Le départ de l’EHESS permettra surtout de libérer le bâtiment amianté du 54, boulevard Raspail et de le réhabiliter avant de le réaffecter à un autre établissement.

"L’Etat s’engage également à financer rapidement la réhabilitation du bâtiment vétuste du 24, rue Lhomond, qui abrite des laboratoires de l’ENS et du Collège de France", annonce Mme Pécresse. La rénovation du bâtiment de Paris-Dauphine sera prise également en charge à hauteur de 75 millions, tandis que Valérie Pécresse se dit prête à transférer l’ensemble du campus de Jussieu à l’université Paris-VI. Si cette dernière quitte le site des Cordeliers, à l’exception d’un laboratoire de recherche. Situé en plein centre de Paris, ce site serait affecté à Paris-V.

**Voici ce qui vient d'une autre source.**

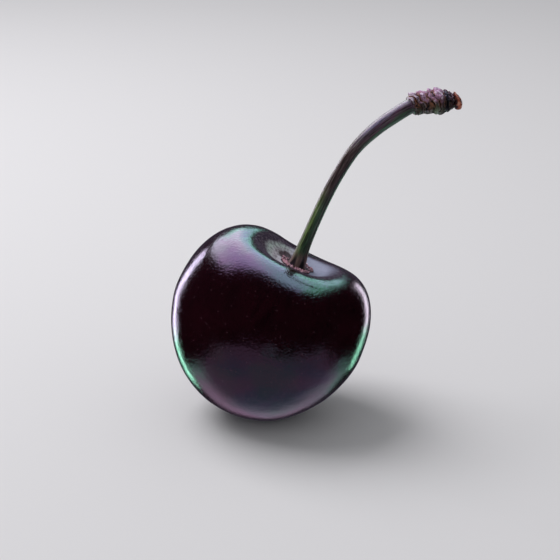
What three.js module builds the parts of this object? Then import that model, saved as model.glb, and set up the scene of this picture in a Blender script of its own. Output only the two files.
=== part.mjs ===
import * as THREE from 'three';

// A dark sweet cherry, as picked. The heart-shaped fruit rests on a small flat spot and leans to its right.
// The stem rises out of the hollow at its top, curves over, and ends in a swollen, wrinkled knob.
// Millimetres, +Z up, the origin in the middle of the flat spot, +X towards the end of the stem.

// The fruit in its own frame, with its axis upright and its widest circle at height 0.
const fruitRadius = 12.79;
const tipDepth = 13.63;
const tipBluntness = 9.4;
const bellyFullness = 3.9;
const shoulderFullness = 6.2;
const rimRadius = 6.7;
const rimHeight = 9.65;
const rimRoundness = 3.35;
const cheekSpread = 0.028;
const leanDegrees = 22;

// The rim of the hollow rises and widens in a few slow waves round the fruit.
const rimRises = [
  { waves: 1, size: 0.36, towards: 219 },
  { waves: 2, size: 0.48, towards: -21.5 },
  { waves: 3, size: 0.23, towards: 8.6 },
];
const rimSpreads = [
  { waves: 1, size: 0.16, towards: 0 },
  { waves: 2, size: 0.22, towards: 0 },
];

// A shallow seam runs down the back, and the tip keeps a small dimple where the flower's style stood.
const seamDepth = 0.16;
const seamHalfWidth = 1.1;
const seamDegrees = 96;
const dimpleDepth = 0.22;
const dimpleRadius = 0.8;

// The hollow's floor is a flat seat, set a little off the axis, with a blind pocket for the stem's foot.
const seatRadius = 2.4;
const seatHeight = 8.45;
const seatAside = 0.5;
const hollowSteepness = 2.3;
const pocketRadius = 1.3;
const pocketDepth = 0.9;

// How the fruit stands: its middle is this high above the flat spot, and this far beside it.
const centreHeight = 13.2;
const centreAside = 0.42;

// The stem, measured along its length from the bottom of its foot to the end of its knob.
const fit = 0.05;
const stemRadius = 0.775;
const stemWidening = 0.2;
const wideningStart = 15;
const footRadius = pocketRadius - fit;
const footTaper = 1.9;
const fluteCount = 5;
const fluteDepth = 0.13;
const knobLength = 5.9;
const knobStartRadius = 1.42;
const knobFullRadius = 1.66;
const knobFullAt = 3.9;
const knobEndRadius = 1.05;
const collarLength = 0.35;
const foldSpacing = 0.9;
const foldDepth = 0.24;
const cupRadius = 0.62;
const cupDepth = 0.4;

// The stem's curve above the hollow, as points from the middle of the fruit.
const stemCurve = [
  [4.62, 0, 10.4],
  [5.96, 0, 13.71],
  [7.37, 0, 16.97],
  [9.01, 0, 20.2],
  [11.03, 0.3, 23.35],
  [13.35, 0.9, 25.6],
  [15.6, 1.5, 27.15],
  [18.75, 2.4, 28.8],
  [21.2, 3.12, 29.0],
  [23.75, 3.9, 28.87],
];

// The ragged ring of pale tissue round the stem's foot.
const ringInner = footRadius + 0.08;
const ringOuter = 2.2;
const ringHeight = 0.5;

// The dry scale that curls over the end of the knob.
const scaleHalfHeight = 1.12;
const scaleHalfDepth = 0.8;
const scaleHalfThickness = 0.36;
const scaleCurl = 0.42;
const scaleRise = 0.58;
const scaleRootSpread = 0.09;

// How finely each piece is divided.
const fruitSides = 60;
const stemSides = 24;
const ringSides = 44;
const footRings = { count: 6, spacing: 0.35 };
const shaftRings = 30;
const knobRings = 34;
const routeSteps = 600;

const finishes = {
  fruit: { color: 0x1a060c, roughness: 0.22, metalness: 0 },
  stem: { color: 0x5d6b3a, roughness: 0.6, metalness: 0 },
  receptacle_ring: { color: 0x9c6a6c, roughness: 0.75, metalness: 0 },
  end_scale: { color: 0xa04a26, roughness: 0.7, metalness: 0 },
};

function radians(degrees) {
  return THREE.MathUtils.degToRad(degrees);
}

function waveSum(terms, azimuth) {
  let total = 0;
  for (const term of terms) {
    total += term.size * Math.cos(term.waves * (azimuth - radians(term.towards)));
  }
  return total;
}

// Moves every vertex of a geometry through a function of its place.
function reshape(geometry, move) {
  const places = geometry.getAttribute('position');
  const point = new THREE.Vector3();
  for (let i = 0; i < places.count; i += 1) {
    point.fromBufferAttribute(places, i);
    move(point);
    places.setXYZ(i, point.x, point.y, point.z);
  }
  places.needsUpdate = true;
  return geometry;
}

// Turns a profile round +Z. Its points are (radius, height) and run from the bottom to the top.
function turned(profile, sides) {
  const points = profile.map(([radius, height]) => new THREE.Vector2(radius, height));
  return new THREE.LatheGeometry(points, sides).rotateX(Math.PI / 2);
}

function namedMesh(name, geometry) {
  geometry.computeVertexNormals();
  const mesh = new THREE.Mesh(geometry, new THREE.MeshStandardMaterial(finishes[name]));
  mesh.name = name;
  return mesh;
}

// One cubic curve of the outline between two places, without its first point.
function outlineCurve(start, leave, arrive, end, steps) {
  const corners = [start, leave, arrive, end].map(([radius, height]) => new THREE.Vector2(radius, height));
  const curve = new THREE.CubicBezierCurve(...corners);
  return curve.getPoints(steps).slice(1).map((point) => [point.x, point.y]);
}

// The fruit's outline from the tip, round the belly and shoulder, over the rim and into the pocket.
function fruitOutline() {
  const tip = [0, -tipDepth];
  const equator = [fruitRadius, 0];
  const rim = [rimRadius, rimHeight];
  const seat = [seatRadius, seatHeight];
  return [
    tip,
    ...outlineCurve(tip, [tipBluntness, -tipDepth], [fruitRadius, -bellyFullness], equator, 18),
    ...outlineCurve(equator, [fruitRadius, shoulderFullness], [rimRadius + rimRoundness, rimHeight], rim, 12),
    ...outlineCurve(rim, [rimRadius - hollowSteepness, rimHeight], [seatRadius + 1, seatHeight], seat, 8),
    [pocketRadius, seatHeight],
    [pocketRadius, seatHeight - pocketDepth],
    [0, seatHeight - pocketDepth],
  ];
}

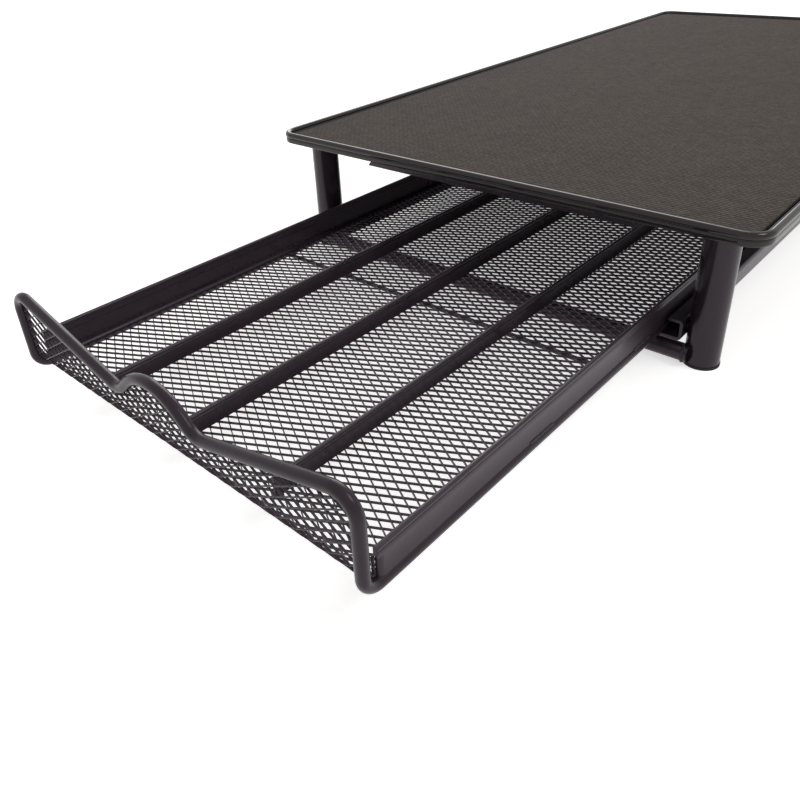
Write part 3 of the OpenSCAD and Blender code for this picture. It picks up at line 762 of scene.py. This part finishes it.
weldLook = {
    "seed": 7, "step": 0.42, "blob": 0.55, "blobSides": 8, "blobLevels": (-0.5, 0.25, 0.8),
    "smallest": (0.65, 0.65, 0.9), "largest": (1.1, 1.15, 1.5), "sharp": 80,
    "stripX": 78.9, "stripZ": 13.75, "stripY": (-205, -143, -81, -19, 43, 101), "stripLong": 11,
    "bendX": 0.6, "bendRing": 2.95, "bendFrom": 178, "bendTo": 278, "bendSteps": 12,
    "endX": 77.1, "endHigh": 5.5, "legX": 91.7, "legRing": 6.05, "legTop": 50.45, "legSteps": 36,
    "barIn": 4.5, "barOut": 4.6, "barRing": 3.3, "barZ": 4.3, "barSteps": 24,
}
finest = 0.001 * mm  # the small pieces merge only what is closer than this
legFrontY, legRearY = [(low.y + high.y) / 2 / mm
    for low, high in (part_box("leg_front_right"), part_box("leg_rear_right"))]


def beadTree():  # ripples of weld metal along the lines of a path
    tree, given = startTree("weld_bead", (("Path", "Geometry"), ("Blob", "Object"),
        ("Step", "Float"), ("Smallest", "Vector"), ("Largest", "Vector"), ("Seed", "Int"),
        ("Finish", "Material")))
    line = addNode(tree, "GeometryNodeMeshToCurve", {"Mesh": given["Path"]})
    spots = addNode(tree, "GeometryNodeCurveToPoints",
        {"Curve": line.outputs["Curve"], "Length": given["Step"]}, mode="LENGTH")
    blob = addNode(tree, "GeometryNodeObjectInfo", {"Object": given["Blob"]})
    size = addNode(tree, "FunctionNodeRandomValue", {"Min": given["Smallest"],
        "Max": given["Largest"], "Seed": given["Seed"]}, data_type="FLOAT_VECTOR")
    beads = addNode(tree, "GeometryNodeInstanceOnPoints", {"Points": spots.outputs["Points"],
        "Instance": blob.outputs["Geometry"], "Rotation": spots.outputs["Rotation"],
        "Scale": size.outputs["Value"]})
    return endTree(tree, beads.outputs["Instances"], given["Finish"])


def weldBlob(w):  # a drop of weld metal with few faces
    n, levels = w["blobSides"], w["blobLevels"]
    verts = [Vector((0, 0, -w["blob"])) * mm]
    for up in levels:
        r = math.sqrt(1 - up * up) * w["blob"]
        verts += [Vector((r * math.cos(t), r * math.sin(t), up * w["blob"])) * mm
            for t in [2 * math.pi * k / n for k in range(n)]]
    verts.append(Vector((0, 0, w["blob"])) * mm)
    faces = [(0, 1 + (k + 1) % n, 1 + k) for k in range(n)]
    for i in range(len(levels) - 1):
        low, high = 1 + n * i, 1 + n * (i + 1)
        faces += [(low + k, low + (k + 1) % n, high + (k + 1) % n, high + k) for k in range(n)]
    tip = len(verts) - 1
    faces += [(tip - n + k, tip - n + (k + 1) % n, tip) for k in range(n)]
    return meshObject("weld_blob", verts, faces)


def ringPath(centre, a, b, radius, start, end, steps):  # an arc in the plane of two directions
    return [Vector(centre) + (Vector(a) * math.cos(t) + Vector(b) * math.sin(t)) * radius
        for t in [math.radians(start + (end - start) * k / steps) for k in range(steps + 1)]]


def makeWelds(w):
    east, north, up = (1, 0, 0), (0, 1, 0), (0, 0, 1)
    drawer, stand = [], []
    for side in (1, -1):
        for y in w["stripY"]:
            drawer.append([Vector((side * w["stripX"], y + end * w["stripLong"] / 2, w["stripZ"]))
                for end in (-1, 1)])
        bend = wireLook["footBend"]
        drawer.append(ringPath((side * (wireX - w["bendX"]), wireY + bend, wireZ + bend),
            north, up, w["bendRing"], w["bendFrom"], w["bendTo"], w["bendSteps"]))
        drawer.append([Vector((side * w["endX"], stripLook["frontY"],
            stripLook["footZ"] + k * w["endHigh"])) for k in (0, 1)])
        for y, barY in ((legFrontY, legFrontY - w["barOut"]), (legRearY, legRearY + w["barOut"])):
            stand.append(ringPath((side * w["legX"], y, w["legTop"]), east, north,
                w["legRing"], 0, 360, w["legSteps"]))
            stand.append(ringPath((side * (w["legX"] - w["barIn"]), barY, w["barZ"]), north, up,
                w["barRing"], 0, 360, w["barSteps"]))
    blob, tree = weldBlob(w), beadTree()
    for name, body, paths in (("strip_weld_beads", "drawer", drawer),
            ("stand_weld_beads", "stand", stand)):
        verts, links = [], []
        for path in paths:
            links += [(len(verts) + i, len(verts) + i + 1) for i in range(len(path) - 1)]
            verts += [p * mm for p in path]
        beads = meshObject(name, verts, [], edges=links)
        bakeTree(beads, tree, {"Blob": blob, "Step": w["step"] * mm, "Smallest": w["smallest"],
            "Largest": w["largest"], "Seed": w["seed"], "Finish": weldCoat})
        tidyMesh(beads, merge=finest, sharp=w["sharp"])
        finishPiece(beads, body, "satin_black_steel")
    bpy.data.objects.remove(blob)


makeWelds(weldLook)
print("welds laid")


# screws

screwLook = {
    "head": 1.95, "high": 1.3, "shank": 1.5, "long": 2.49, "tipSide": 0.2, "tipLong": 0.3,
    "sides": 24, "sharp": 38, "webX": 84.7, "z": 12.65,
    "dome": ((0.55, 1), (0.8, 0.86), (0.95, 0.6), (1, 0.3)),  # shares of the height and the radius
    "slot": 0.42, "slotLong": 0.62, "deep": 0.75, "taper": 0.75,
}


def screwTree():  # one screw at each point, its head towards the middle
    tree, given = startTree("rail_screws", (("Places", "Geometry"), ("Screw", "Object"),
        ("Finish", "Material")))
    screw = addNode(tree, "GeometryNodeObjectInfo", {"Object": given["Screw"]})
    place = addNode(tree, "GeometryNodeInputPosition").outputs[0]
    axes = addNode(tree, "ShaderNodeSeparateXYZ", {0: place}).outputs
    left = addNode(tree, "ShaderNodeMath", {0: axes["X"], 1: 0.0}, operation="LESS_THAN")
    turn = addNode(tree, "ShaderNodeMath", {0: left.outputs[0], 1: math.pi}, operation="MULTIPLY")
    angles = addNode(tree, "ShaderNodeCombineXYZ", {"Z": turn.outputs[0]})
    put = addNode(tree, "GeometryNodeInstanceOnPoints", {"Points": given["Places"],
        "Instance": screw.outputs["Geometry"], "Rotation": angles.outputs[0]})
    return endTree(tree, put.outputs["Instances"], given["Finish"])


def makeScrews(s):
    head, high, shank = s["head"], s["high"], s["shank"]
    profile = [(s["long"], shank - s["tipSide"]), (s["long"] - s["tipLong"], shank), (0, shank),
        (0, head)] + [(-high * up, head * share) for up, share in s["dome"]]
    turns = [2 * math.pi * k / s["sides"] for k in range(s["sides"])]
    rings = [[Vector((x, r * math.cos(t), r * math.sin(t))) for t in turns] for x, r in profile]
    screw = mergeSkins("screw", [joinRings(rings, True, True)], screwOxide, s["sharp"])
    h, d = s["slot"] / 2, head * s["slotLong"]
    for a, b in ((h, d), (d, h)):
        ends = [[Vector((x, y * k, z * k)) for y, z in ((-a, -b), (a, -b), (a, b), (-a, b))]
            for x, k in ((-high - 1, 1), (-high + s["deep"], s["taper"]))]
        cutter = mergeSkins("recess", [joinRings(ends, True, True)], screwOxide, s["sharp"])
        cutWith(screw, cutter, "DIFFERENCE")
    points = [Vector((side * s["webX"], y, s["z"])) * mm
        for side in (1, -1) for y in (legFrontY, legRearY)]
    screws = meshObject("cross_recess_screws", points, [])
    bakeTree(screws, screwTree(), {"Screw": screw, "Finish": screwOxide})
    bpy.data.objects.remove(screw)
    finishPiece(tidyMesh(screws, merge=finest), "stand", "screw_steel", "rail_screws")


makeScrews(screwLook)
print("screws driven")


# studio

studio = {
    "floor": "#f4f3f1", "size": 40.0, "lift": 0.6, "sky": 0.5,
    "lamps": {  # place, aim, size and power
        "key_softbox": ((0.85, 0.1, 1.2), (0, -0.1, 0.02), 0.5, 5),
        "rear_softbox": ((-0.95, 1.25, 0.95), (0, -0.05, 0.03), 1.3, 15),
    },
}


def seenRay(tree):  # 1 for what the camera sees, also in a gloss or through glass
    path = addNode(tree, "ShaderNodeLightPath").outputs
    seen = addNode(tree, "ShaderNodeMath",
        {0: path["Is Camera Ray"], 1: path["Is Glossy Ray"]}, operation="MAXIMUM")
    return addNode(tree, "ShaderNodeMath",
        {0: seen.outputs[0], 1: path["Is Transmission Ray"]}, operation="MAXIMUM").outputs[0]


def makeFloor(s):
    half = s["size"] / 2
    corners = [(-half, -half, 0), (half, -half, 0), (half, half, 0), (-half, half, 0)]
    material, tree = newMaterial("studio_floor")
    matt = addNode(tree, "ShaderNodeBsdfDiffuse", {"Color": linear(s["floor"])})
    glow = addNode(tree, "ShaderNodeEmission", {"Color": (1, 1, 1, 1), "Strength": s["lift"]})
    pale = addNode(tree, "ShaderNodeAddShader",
        {0: matt.outputs["BSDF"], 1: glow.outputs["Emission"]})
    mix = addNode(tree, "ShaderNodeMixShader",
        {0: seenRay(tree), 1: matt.outputs["BSDF"], 2: pale.outputs["Shader"]})
    addNode(tree, "ShaderNodeOutputMaterial", {"Surface": mix.outputs["Shader"]})
    meshObject("studio_floor", corners, [(0, 1, 2, 3)], material)


def makeLight(s):
    world = bpy.data.worlds.new("studio")
    bpy.context.scene.world = world
    world.use_nodes = True
    tree = world.node_tree
    tree.nodes.clear()
    sky = addNode(tree, "ShaderNodeBackground", {"Color": (1, 1, 1, 1), "Strength": s["sky"]})
    white = addNode(tree, "ShaderNodeBackground", {"Color": (1, 1, 1, 1), "Strength": 1.0})
    mix = addNode(tree, "ShaderNodeMixShader",
        {0: seenRay(tree), 1: sky.outputs[0], 2: white.outputs[0]})
    addNode(tree, "ShaderNodeOutputWorld", {"Surface": mix.outputs["Shader"]})
    for name, (place, aim, size, power) in s["lamps"].items():
        data = bpy.data.lights.new(name, "AREA")
        data.energy, data.size = power, size
        lamp = bpy.data.objects.new(name, data)
        lamp.location = place
        towards = Vector(aim) - Vector(place)
        lamp.rotation_euler = towards.to_track_quat("-Z", "Y").to_euler()
        bpy.context.scene.collection.objects.link(lamp)
    bpy.context.scene.view_settings.view_transform = "Standard"


makeFloor(studio)
makeLight(studio)
print("studio lit")
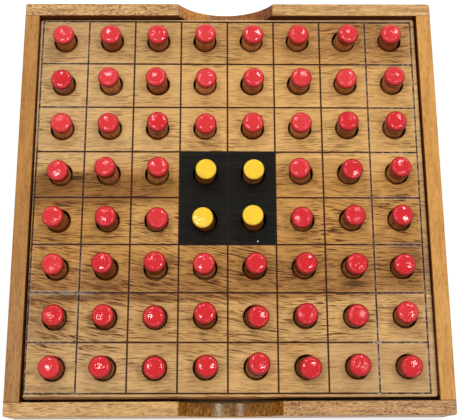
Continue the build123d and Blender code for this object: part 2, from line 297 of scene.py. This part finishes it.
def board_wood():
    """The board: three planks, each with its own tone, dark grain in the middle one, and the marks."""
    pale, deep = (218, 172, 104), (191, 145, 84)
    wood = Wood("board_wood", "X", pale, deep, sweep=14.0, pores=0.65, reach=2.0, slant=0.13)
    x, y = wood.x, wood.y
    slanted = wood.math("MULTIPLY_ADD", x, -PLANK_SLANT, y)
    swell = wood.math("SUBTRACT", wood.noise(wood.place, 45.0), 0.5)
    level = wood.math("MULTIPLY_ADD", swell, 14.0, y)
    broad = wood.noise(wood.grain(4.0), 14.0, 1.0)

    # Broad bands run deeper along the grain
    wood.darken(wood.ramp(broad, 0.5, 0.7, 0.0, 0.6), (236, 228, 216))

    # The middle plank is deeper, with a dark streak from its left and dark grain along its front
    behind_seam = wood.ramp(slanted, PLANK_SEAM - 0.4, PLANK_SEAM + 0.4)
    middle = wood.product(behind_seam, wood.ramp(level, 24.0, 10.0))
    wood.darken(middle, (234, 222, 200))
    fall = wood.math("MULTIPLY_ADD", x, -0.08, level)
    front_grain = wood.product(behind_seam, wood.ramp(fall, -22.0, -40.0))
    wood.darken(wood.math("MULTIPLY", front_grain, 0.7), (218, 211, 222))
    rise = wood.math("MULTIPLY_ADD", x, 0.09, level)
    streak = wood.patch((level, -8.0, 0.0), (rise, 11.0, 4.0), (x, -4.0, -40.0))
    wood.darken(streak, (202, 190, 176))

    # The front plank and the left of the rear one are greyer, and the rear edge is darker with painted
    # shade from the rear rail, most at its right
    front = wood.math("SUBTRACT", 1.0, behind_seam)
    wood.darken(wood.product(front, wood.ramp(x, 20.0, -60.0), 0.5), (232, 222, 214))
    wood.paint(wood.product(front, wood.ramp(x, -60.0, 60.0), 0.1), (196, 172, 152))
    left = wood.product(wood.ramp(x, 10.0, -80.0), wood.math("SUBTRACT", 1.0, middle))
    wood.paint(wood.math("MULTIPLY", left, 0.15), (178, 176, 152))
    # Painted shade from the rear rail over the rear row
    rear = wood.ramp(level, 68.0, 86.0)
    wood.darken(rear, (236, 232, 230))
    wood.darken(wood.product(rear, wood.ramp(x, -30.0, 84.0)), (236, 228, 218))

    # The front plank is mottled, deeper at the left of its second row and paler at the left of its first
    soft = wood.ramp(wood.noise(wood.grain(2.0), 9.0, 1.0), 0.4, 0.66)
    wood.darken(wood.product(front, soft), (240, 234, 226))
    second_left = wood.patch((y, -82.0, -70.0), (x, 30.0, 0.0))
    wood.darken(wood.product(front, second_left), (240, 234, 230))
    first_left = wood.patch((y, -72.0, -84.0), (x, -90.0, -70.0), (x, 30.0, 0.0))
    wood.paint(wood.product(first_left, 0.25), (226, 190, 132))

    # Three paler patches: the second row, a square left of the black ones, and the middle behind them
    row_two = wood.patch((y, -78.0, -70.0), (y, -50.0, -58.0), (x, -100.0, -70.0), (x, 96.0, 70.0))
    wood.paint(wood.math("MULTIPLY", row_two, 0.34), (224, 180, 112))
    beside = wood.patch((x, -58.0, -48.0), (x, -24.0, -28.0), (y, -30.0, -20.0), (y, 2.0, -6.0))
    wood.paint(wood.math("MULTIPLY", beside, 0.35), (226, 178, 108))
    behind = wood.patch((x, -60.0, -30.0), (x, 50.0, 20.0), (y, 24.0, 34.0), (y, 84.0, 70.0))
    wood.paint(wood.math("MULTIPLY", behind, 0.22), (232, 186, 118))

    # Deep grain shows most in the dark parts, the broad bands, the front left and the rear right
    figured = wood.math("MAXIMUM", wood.math("MULTIPLY", streak, 0.75), front_grain)
    figured = wood.math("MAXIMUM", figured, wood.ramp(y, 24.0, 4.0, 0.1, 0.55))
    figured = wood.math("MAXIMUM", figured, wood.ramp(broad, 0.5, 0.7, 0.0, 0.35))
    front_left = wood.patch((y, -78.0, -68.0), (y, -26.0, -36.0), (x, 30.0, 0.0))
    figured = wood.math("MAXIMUM", figured, front_left)
    rear_right = wood.patch((x, 36.0, 56.0), (y, 70.0, 80.0))
    figured = wood.math("MAXIMUM", figured, rear_right)
    deep_grain = wood.ramp(wood.noise(wood.grain(10.0), 0.85, 2.0), 0.53, 0.65)
    wood.darken(wood.product(deep_grain, figured), (180, 158, 140))

    # Thin dark lines run everywhere, fewest at the rear and along the front, which is plain at its right
    dense = wood.ramp(wood.noise(wood.grain(2.5), 11.0, 1.0), 0.36, 0.6, 0.25, 1.0)
    thin_lines = wood.ramp(wood.noise(wood.grain(15.0), 0.42, 1.0, 0.4), 0.56, 0.62)
    thin_lines = wood.product(thin_lines, dense, wood.ramp(y, 60.0, 0.0, 0.6, 1.0))
    plain = wood.patch((x, 30.0, 60.0), (y, -68.0, -82.0))
    smooth = wood.math("MAXIMUM", plain, wood.ramp(y, -80.0, -92.0))
    wood.darken(wood.product(thin_lines, wood.math("MULTIPLY_ADD", smooth, -0.7, 1.0)), (136, 108, 86))
    wood.paint(wood.math("MULTIPLY", plain, 0.4), (188, 152, 106))
    grid_marks(wood)
    return wood.finish(0.4, 0.09)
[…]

Enfin, pour améliorer l’attractivité parisienne, l’Etat entend aussi créer des maisons d’hôtes de prestige pour les chercheurs étrangers.

Ces travaux seront en partie menés par une nouvelle agence : l’établissement public d’aménagement universitaire de la région Ile-de-France (Epaurif). Elle devra également coordonner les trois Crous d’Ile-de-France et mener des rénovations d’équipements interuniversitaires pour la vie étudiante. L’Epaurif mettra enfin en oeuvre un "schéma directeur francilien" sur les implantations universitaires dans la région. Une concertation devrait s’ouvrir sur la question avec les collectivités territoriales, en avril, juste après les élections régionales de mars.